Sus enemigos la acusan, por el contrario, de haberlo atomizado y haber hecho del Reino Unido un país mucho más desigual, superficial, consumista e insolidario.

La inglesa de clase media, hija de un tendero de ultramarinos, que se impregnó de las teorías económicas de Friedrich von Hayek y Milton Friedman, cambió no sólo a su propio partido, sino que contribuiría también a transformar al laborismo hasta el punto de que un conocido periodista -Simon Jenkins- se refiere en su libro a Tony Blair y Gordon Brown como "los hijos de Thatcher".

Para Martin Jacques, director de la publicación de izquierda Marxism Today, en cuyas páginas se acuñó el término de thatcherismo, fue una "revolucionaria (de espíritu casi bolchevique) que creía que el viejo orden socialdemócrata debía ser destruido con todo su equipaje".

A diferencia de la derecha radical y nacionalista, los tories no se habían considerado hasta la llegada de Thatcher un partido anti establishment, dispuesto a llevarse por delante lo que hiciera falta para imprimir una dirección totalmente nueva al país.
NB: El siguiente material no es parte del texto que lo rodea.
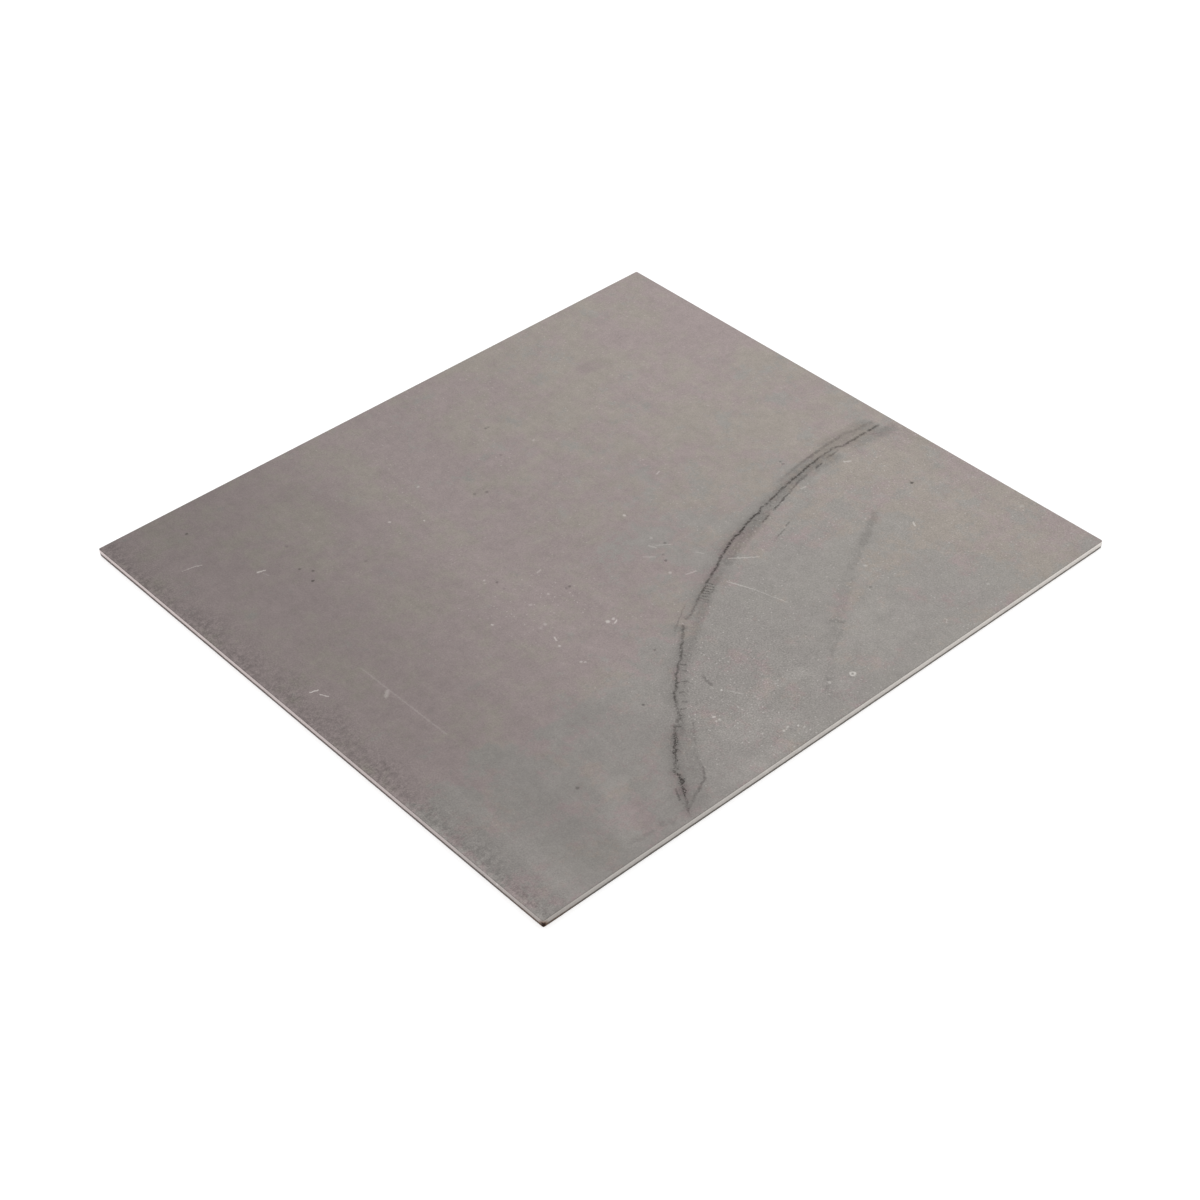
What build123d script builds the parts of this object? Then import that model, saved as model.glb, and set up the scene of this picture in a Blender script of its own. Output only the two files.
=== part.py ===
from build123d import *
import os

# One piece of rolled steel plate, cut to size on all four sides by a guillotine, with the face that the
# blade entered on top. Every cut edge has the section that a guillotine leaves. From the top face down,
# that is a small rollover where the blade pressed the skin down, a bright burnished band that stands
# upright where the blade cut, and a dull torn band that leans in where the rest of the steel broke off.
# Millimetres. X runs along the longer side, Y runs with the rolling direction, and Z is up from the floor.
# The origin is the middle of the bottom face.

# Blank, measured over the burnished bands, where it is largest
LENGTH = 268.0
WIDTH = 250.0
THICKNESS = 3.2

# Sheared edge
PENETRATION = 0.6  # share of the thickness that the blade cuts before the rest breaks off
BREAK_ANGLE = 4.0  # degrees that the torn band leans in from upright
ROLLOVER_RADIUS = 0.2
CORNER_RADIUS = 0.6  # the blunt tip that handling leaves on each corner

cut_depth = THICKNESS * PENETRATION
torn_depth = THICKNESS - cut_depth


def blade_path():
    """The outline that the blades follow, at the height where the cut ends and the break starts."""
    return Plane.XY.offset(torn_depth) * RectangleRounded(LENGTH, WIDTH, CORNER_RADIUS)


def cut_layer():
    """The upper part of the thickness, with upright edges."""
    return extrude(blade_path(), cut_depth)


def torn_layer():
    """The lower part of the thickness, with edges that lean in towards the bottom face."""
    return extrude(blade_path(), -torn_depth, taper=BREAK_ANGLE)


def sheared_plate():
    """Both layers as the one piece that they are, with the skin rolled over along the top edge."""
    blank = cut_layer() + torn_layer()
    top_face = blank.faces().sort_by(Axis.Z)[-1]
    return fillet(top_face.edges(), ROLLOVER_RADIUS)


os.makedirs("parts", exist_ok=True)
export_step(sheared_plate(), "parts/steel_plate.step")
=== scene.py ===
import math
from functools import reduce

import bpy
from bpy.props import FloatProperty, FloatVectorProperty, PointerProperty
from mathutils import Matrix, Vector, noise
from mathutils.geometry import delaunay_2d_cdt


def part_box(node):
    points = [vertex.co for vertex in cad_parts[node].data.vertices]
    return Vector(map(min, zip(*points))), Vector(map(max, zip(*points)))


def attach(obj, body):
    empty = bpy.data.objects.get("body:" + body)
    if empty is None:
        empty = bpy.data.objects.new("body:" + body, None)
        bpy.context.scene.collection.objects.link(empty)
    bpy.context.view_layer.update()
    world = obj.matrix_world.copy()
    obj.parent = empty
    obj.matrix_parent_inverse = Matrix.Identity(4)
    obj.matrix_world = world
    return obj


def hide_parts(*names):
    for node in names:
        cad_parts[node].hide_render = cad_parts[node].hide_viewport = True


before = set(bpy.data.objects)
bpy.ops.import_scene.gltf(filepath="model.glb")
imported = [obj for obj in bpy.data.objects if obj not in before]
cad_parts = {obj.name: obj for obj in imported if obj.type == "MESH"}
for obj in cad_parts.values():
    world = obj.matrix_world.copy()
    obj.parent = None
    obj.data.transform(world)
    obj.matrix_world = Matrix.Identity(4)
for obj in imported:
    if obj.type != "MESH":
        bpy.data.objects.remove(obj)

bl_info = {
    "name": "Sheared steel plate",
    "version": (1, 0, 0),
    "blender": (4, 5, 0),
    "location": "3D View > Sidebar > Steel plate",
    "description": "Dresses a sheared steel plate with torn edges, mill finish, water stains and scratches",
    "category": "Add Mesh",
}

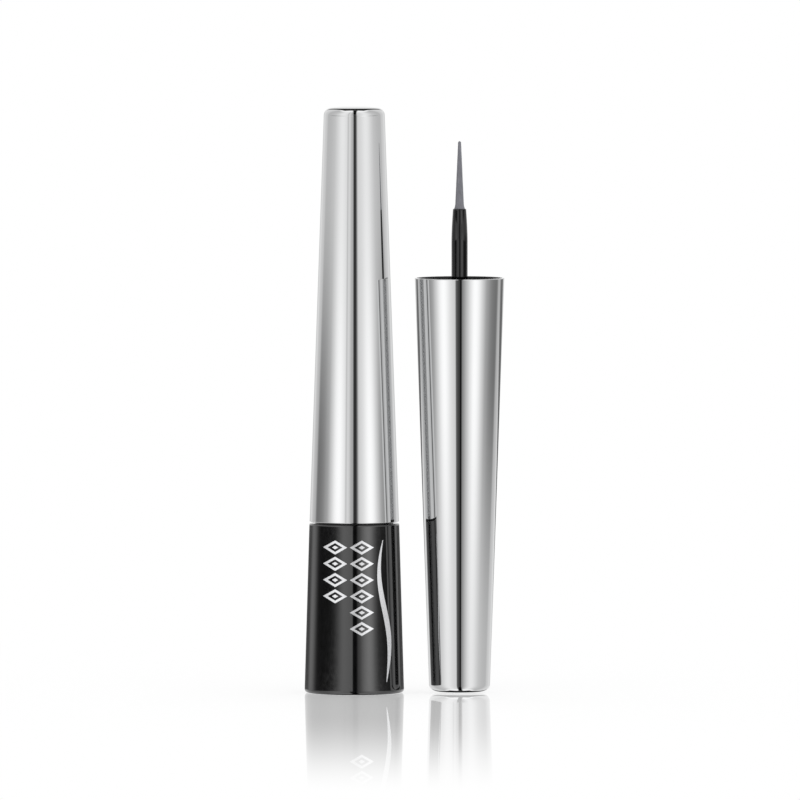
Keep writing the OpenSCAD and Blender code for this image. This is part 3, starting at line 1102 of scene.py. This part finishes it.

El viejo consenso keynesiano en torno al estado del bienestar, las industrias nacionalizadas y el pleno empleo quedó irremediablemente roto con la revolución neoliberal emprendida por Thatcher.

En los años que ocupó el poder (mayo de 1979 a noviembre 1990), la dirigente conservadora desreguló y contribuyó a la prosperidad de la City londinense con el llamado Big Bang de 1986, acabó con el poder de los sindicatos, recortó los impuestos y, paralelamente, el gasto público.

Liberó el mercado laboral, aplicó criterios de mercado al Servicio Nacional de Salud, algo que continuaría, como muchas otras cosas, el Nuevo Laborismo, y redujo el apoyo público a la enseñanza, las artes y a la cultura en general.

Como señalaba recientemente el periodista británico Paul Routledge, que cubrió para The Times las encarnizadas disputas laborales e industriales de aquellos años, "es imposible para alguien de fuera comprender el odio que Thatcher llegó a inspirar en las viejas comunidades mineras" del país.

"El odio apenas ha remitido en un cuarto de siglo, mucho después de que (los mineros) fueran aplastados y su modo de vida destruido para siempre", escribía Routledge recientemente en el semanario New Statesman.

Pero como no hay nada que 100 años dure, con la crisis financiera y económica global, muchas de las reformas emprendidas por Thatcher y su miríada de imitadores están hoy en entredicho. Nadie cree ya, después del escándalo de las primas de los banqueros, en una relación entre esfuerzo virtuoso y justa recompensa.

Y muchos vuelven a leer a Marx, cuya frase "todo lo sólido se desvanece en el aire", parece describir la situación actual.